The hope in Arizona is that the additions on the blueline allow the forward group to flourish and Raanta to succeed in his first go-round as a No. 1 netminder. There’s a reasonable expectation of success in both regards, too. A stronger defense should provide Max Domi, Tobias Rieder, Clayton Keller, Christian Dvorak, Lawson Crouse and others with more opportunity to take chances offensively, and that can give the attack a jolt. Not to mention, Stepan’s two-way ability should also allow the offense to be let loose a bit more when he’s on the ice.
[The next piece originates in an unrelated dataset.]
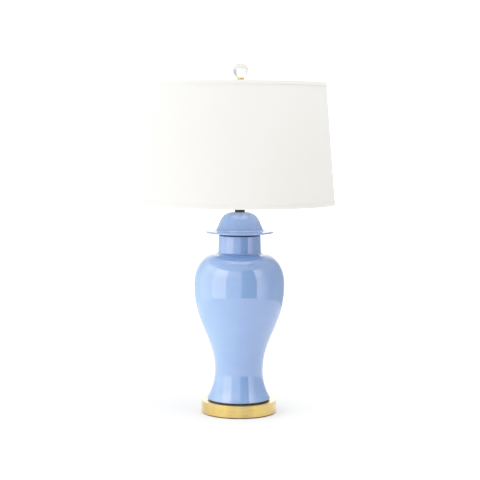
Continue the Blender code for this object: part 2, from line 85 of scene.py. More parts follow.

Meanwhile, the insulation provided from a solid top-four should allow Raanta to get into a groove with the Coyotes. He’s relatively unproven with the weight squarely on his shoulders, but his .922 save percentage last season in New York was promising and he’s managed a .924 SP across his last 69 appearances.
It has been five years since the last time the Coyotes earned a post-season berth and the past three seasons have been especially gruelling, but Chayka’s wheeling and dealing could put Arizona, at the very least, back in the playoff hunt. And it’s about time.